The most likely buyers of banks’ unwanted investment units are pure asset management groups, according to Phillipson. “You can see the likes of Aberdeen, Schroders, Invesco and Henderson thinking that it is quite a good time to be buying funds under management and the capabilities that go with them,” he says.

Hedge funds may also be among the buyers. Just as asset managers have sought to adopt hedge-fund-like traits and strategies in recent years, hedge funds may now want to appear more traditional given the recent bad press they have received in relation to short-selling and the Madoff scandal. Hedge funds may also have to diversify because some of their traditional strategies are less viable in the current market conditions. “Shorting is not always possible in the current environment and fewer banks willing to provide leverage for hedge fund trading strategies,” says Phillipson.

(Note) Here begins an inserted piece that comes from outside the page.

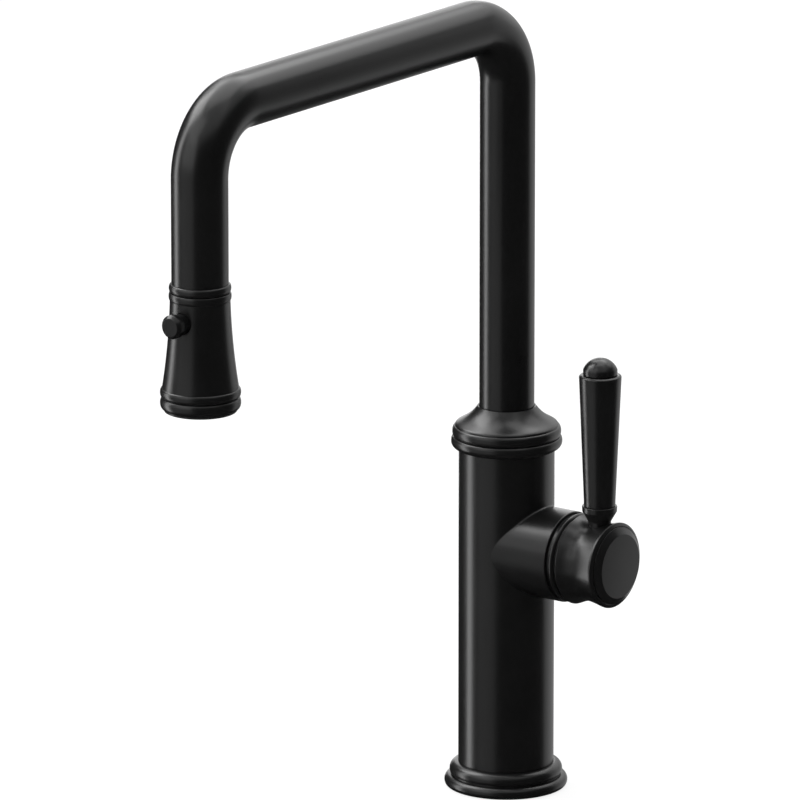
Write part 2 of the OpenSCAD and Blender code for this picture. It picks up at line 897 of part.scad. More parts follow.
// A ring of n points about Z at the given angle of a helix.
function coil_ring(a, n, rise) =
    [for (j = [0:n - 1]) let (b = 360 * j / n, q = spring_r + spring_wire / 2 * cos(b))
        [q * cos(a), q * sin(a), rise + spring_wire / 2 * sin(b)]];

// Button's return spring, at the length it has with the button pressed home.
module button_spring() {
    sides = spring_sides;
    steps = spring_steps * spring_turns;
    step_deg = 360 / spring_steps;
    climb = spring_l - spring_wire;
    points = [for (i = [0:steps]) each
        coil_ring(step_deg * i, sides, spring_wire / 2 + climb * i / steps)];
    walls = [for (i = [0:steps - 1], j = [0:sides - 1]) let (k = (j + 1) % sides)
        [i * sides + j, i * sides + k, (i + 1) * sides + k, (i + 1) * sides + j]];
    first = [for (j = [sides - 1:-1:0]) j];
    last = [for (j = [0:sides - 1]) steps * sides + j];
    color(steel) on_button_axis() translate([0, 0, spring_foot])
        polyhedron(points, concat(walls, [first, last]));
}

// Push button with a chamfered face and a pocket for its spring.
module button_cap() {
    color(black) on_button_axis() difference() {
        lathe([[0, button_back], [button_r, button_back], [button_r, button_face - button_chamfer],
               [button_flat_r, button_face], [0, button_face]]);
        difference() {
            rod(button_pocket_r, button_back - eps, button_pocket);
            rod(stem_push_r + stem_sleeve, button_back - 2 * eps, button_pocket);
        }
        rod(stem_push_r + run_gap, button_back - eps, button_seat);
    }
}

// Button's stem with the poppet on its inner end.
module button_stem() {
    color(steel) on_button_axis() union() {
        rod(stem_push_r, poppet_d, button_seat - seat_gap);
        rod(poppet_r, poppet_d - poppet_t, poppet_d);
    }
}

// Rotor that turns with the lever and carries its pivot pin.
module valve_rotor() {
    color(grey_plastic) on_valve_axis() difference() {
        union() {
            rod(rotor_flange_r, rotor_x, cart_front - cart_front_t - run_gap);
            rod(rotor_r, rotor_x, rotor_end);
        }
        translate([-slot_top, -slot_half_y, rotor_x - eps])
            cube([slot_top + slot_low, 2 * slot_half_y, rotor_end - rotor_x + 2 * eps]);
        translate([0, 0, pivot_x]) rotate([90, 0, 0])
            cylinder(r = pin_r + 0.02, h = 4 * rotor_r, center = true);
    }
}

module pivot_pin() {
    half = sqrt(rotor_r * rotor_r - pin_r * pin_r) - 0.1;
    color(steel) translate([pivot_x, 0, valve_z]) rotate([90, 0, 0])
        cylinder(r = pin_r, h = 2 * half, center = true);
}

module moving_disc() {
    color(ceramic) on_valve_axis() rod(mover_r, mover_x, carrier_x);
}

// Carrier that the stem's arm drags across the fixed disc.
module disc_carrier() {
    color(grey_plastic) on_valve_axis() difference() {
        rod(mover_r, carrier_x, carrier_end);
        rod(ball_r + ball_play, carrier_x + carrier_floor, carrier_end + eps);
    }
}

// Lever stem: a shank in the hub, a cross bore on the pin and a ball-ended arm.
module valve_stem() {
    color(steel) on_valve_axis() difference() {
        union() {
            rod(stem_r, arm_shoulder, stem_end);
            rod(arm_r, arm_x, arm_shoulder + eps);
            translate([0, 0, arm_x]) sphere(r = ball_r);
        }
        translate([0, 0, pivot_x]) rotate([90, 0, 0])
            cylinder(r = pin_r + run_gap, h = 3 * stem_r, center = true);
    }
}

// Hub's side from its rim to the cap, as [radius, distance from the column's axis],
// set out by the given amount.
function hub_side(out = 0) = concat(
    curve([hub_rim_r - rim_draw + out, hub_x + rim_land],
          [hub_rim_r - rim_slope + out, hub_x + waist_back + rim_land],
          [hub_waist_r + out, waist_x - waist_back], [hub_waist_r + out, waist_x]),
    curve([hub_waist_r + out, waist_x], [hub_waist_r + out, waist_x + waist_flare],
          [cap_r - cap_lip - lip_slope + out, cap_x - waist_flare],
          [cap_r - cap_lip + out, cap_x], 8));

// Hub: a waisted turning with a spherical cavity over the dome ring.
module handle_hub() {
    color(black) difference() {
        on_valve_axis() difference() {
            lathe(concat(
                [[0, hub_x], [hub_rim_r - rim_edge, hub_x]],
                arc([hub_rim_r - rim_edge, hub_x + rim_edge], rim_edge, -90, 10, 4),
                hub_side(),
                [[cap_spigot_r + fit_gap, cap_x], [cap_spigot_r + fit_gap, cap_x - cap_spigot],
                 [0, cap_x - cap_spigot]]
            ));
            translate([0, 0, pivot_x]) sphere(r = hub_bore_r);
            rod(stem_r + run_gap, hub_x, stem_end + eps);
        }
        on_lever_axis() rod(rod_r + run_gap, rod_z, valve_z + cap_r);
        translate([screw_x, 0, valve_z]) rotate([180, 0, 0]) cylinder(r = screw_r, h = cap_r + 2);
    }
}

// Cap that closes the hub's outer end.
module hub_cap() {
    spigot_x = cap_x - cap_spigot + seat_gap;
    line_x = cap_edge_x + cap_chamfer;
    color(black) on_valve_axis() lathe([
        [0, spigot_x], [cap_spigot_r, spigot_x], [cap_spigot_r, cap_x],
        [cap_r - cap_lip, cap_x], [cap_r, cap_edge_x - cap_edge_w], [cap_r, cap_edge_x],
        [cap_line_r, line_x], [cap_line_r - cap_edge_w, line_x],
        [cap_face_r, cap_x + cap_t], [0, cap_x + cap_t]
    ]);
}

// Set screw under the hub that clamps the stem.
module hub_screw() {
    tip = stem_r + 0.1;
    head = hub_waist_r - 1;
    color(steel) translate([screw_x, 0, valve_z]) rotate([180, 0, 0]) difference() {
        rod(screw_r - run_gap, tip, head);
        translate([0, 0, head - 2]) cylinder(r = screw_r * 0.55, h = 3, $fn = 6);
    }
}

// Neck, cone and band between the hub and the grip.
module lever_neck() {
    color(black) difference() {
        on_lever_axis() lathe([
            [rod_r + run_gap, valve_z], [neck_r, valve_z], [neck_r, cone_z],
            [band_r - band_edge, band_z - band_edge], [band_r, band_z], [band_r, grip_z - band_edge],
            [band_r - band_edge, grip_z], [rod_r + run_gap, grip_z]
        ]);
        on_valve_axis()
            lathe(concat([[0, hub_x + rim_land]], hub_side(seat_gap), [[0, cap_x]]));
    }
}

// Tapered grip, wider at its head.
module lever_grip() {
    foot = grip_z + 2 * eps;
    color(black) on_lever_axis() lathe(concat(
        [[rod_r + run_gap, foot], [grip_foot_r, foot], [grip_foot_r, grip_z + grip_straight]],
        arc([grip_head_r - grip_edge, grip_top - grip_edge], grip_edge, 0, 90, 6),
        [[rod_r + run_gap, grip_top]]
    ));
}

// Stud that holds the hub, neck, grip and finial together.
module lever_rod() {
    color(steel) on_lever_axis() rod(rod_r, rod_z + 0.1, rod_top);
}

// Domed finial on the grip's head.
module lever_finial() {
    foot = grip_top + seat_gap;
    dome_h = finial_h - finial_side;
    color(black) on_lever_axis() difference() {
        lathe(concat(
            [[0, foot], [finial_r - finial_edge, foot], [finial_r, foot + finial_edge],
             [finial_r, foot + finial_side]],
            [for (a = [15:15:90]) [finial_r * cos(a), foot + finial_side + dome_h * sin(a)]]
        ));
        rod(rod_r + run_gap, foot - eps, rod_top + seat_gap);
    }
}

base_flange();
base_gasket();
column();
valve_boss();
shank();
washer_rubber();
washer_steel();
lock_nut();
jack_screws();
collar();
swivel_bush();
manifold();
cartridge_base();
port_seals();
fixed_disc();
cartridge_housing();
cartridge_nut();
dome_ring();
spout_tube();
spout_stem();
stem_o_rings();
stem_clip();
outlet_ferrule();
docking_socket();
dock_magnet();
head_shell();
dock_plug();
keeper_ring();
hose_nut();
waterway();
head_seal();
nozzle_pad();
spray_face();
aerator();
button_spring();
button_cap();
button_stem();
valve_rotor();
pivot_pin();
moving_disc();
disc_carrier();
valve_stem();
handle_hub();
hub_cap();
hub_screw();
lever_neck();
lever_grip();
lever_rod();
lever_finial();
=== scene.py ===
"""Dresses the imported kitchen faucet: turned, bent and filleted covers, their finishes, and a plain studio."""

import math
import json

import bmesh
import bpy
from bpy.props import FloatProperty, FloatVectorProperty, IntProperty, PointerProperty
from bpy.types import Operator, Panel, PropertyGroup
from mathutils import Matrix, Vector


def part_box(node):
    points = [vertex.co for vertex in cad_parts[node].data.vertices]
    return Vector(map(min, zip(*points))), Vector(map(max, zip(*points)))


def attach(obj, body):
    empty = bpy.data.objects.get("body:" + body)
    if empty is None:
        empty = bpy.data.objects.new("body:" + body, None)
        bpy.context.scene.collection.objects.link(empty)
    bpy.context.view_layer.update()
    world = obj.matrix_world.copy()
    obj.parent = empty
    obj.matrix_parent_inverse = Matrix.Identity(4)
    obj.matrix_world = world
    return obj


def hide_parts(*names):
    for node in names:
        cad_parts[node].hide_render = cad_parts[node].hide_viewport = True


bl_info = {
    "name": "Pull-down faucet looks",
    "version": (1, 0, 0),
    "blender": (4, 5, 0),
    "location": "3D View > Sidebar > Faucet",
    "description": "Covers, finishes and studio for a single-lever pull-down kitchen faucet",
    "category": "Object",
}

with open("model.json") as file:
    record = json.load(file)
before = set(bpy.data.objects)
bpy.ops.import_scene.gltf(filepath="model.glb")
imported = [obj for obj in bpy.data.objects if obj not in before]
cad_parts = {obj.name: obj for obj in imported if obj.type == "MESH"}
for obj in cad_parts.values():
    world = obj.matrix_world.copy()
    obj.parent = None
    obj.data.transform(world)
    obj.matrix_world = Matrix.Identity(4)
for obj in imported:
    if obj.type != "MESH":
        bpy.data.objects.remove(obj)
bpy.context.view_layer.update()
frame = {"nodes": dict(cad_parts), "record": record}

MM = 0.001
QUARTER = math.pi / 2
FULL_TURN = 2 * math.pi
WHITE = (1.0, 1.0, 1.0, 1.0)

# Distance up to which vertices are welded, and the largest turn between the facets of a fillet
# and of a surface that is shaded smooth.
WELD = 0.5e-6
ARC_STEP = math.radians(9)
SMOOTH_ANGLE = math.radians(32)

# Gaps between two edges of one outline, and between a cover and what it fits.
HAIR = 0.02 * MM
CLEARANCE = 0.05 * MM

ALONG_X = Vector((1, 0, 0))
ALONG_Y = Vector((0, 1, 0))
ALONG_Z = Vector((0, 0, 1))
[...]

While asset managers may be able to pick up bargains from banks looking for a quick sale in 2009, the benefits could be strictly long term. “They will have modest expectations for what new money may be garnered from their purchases in the near future,” says Phillipson. “In the long term, savings rates are forecast to pick up, but individuals will pay down debt before buying the pension that they thought their house represented.”

Phillipson also thinks the Henderson-New Star deal will not be the last among pure asset managers. “Building fund management platforms that can be shared by a number of boutiques is a sensible way of amortising the cost of the platform,” he says. But Phillipson adds a note of caution: “Fund managers don’t always get the cost benefits that they hope for.”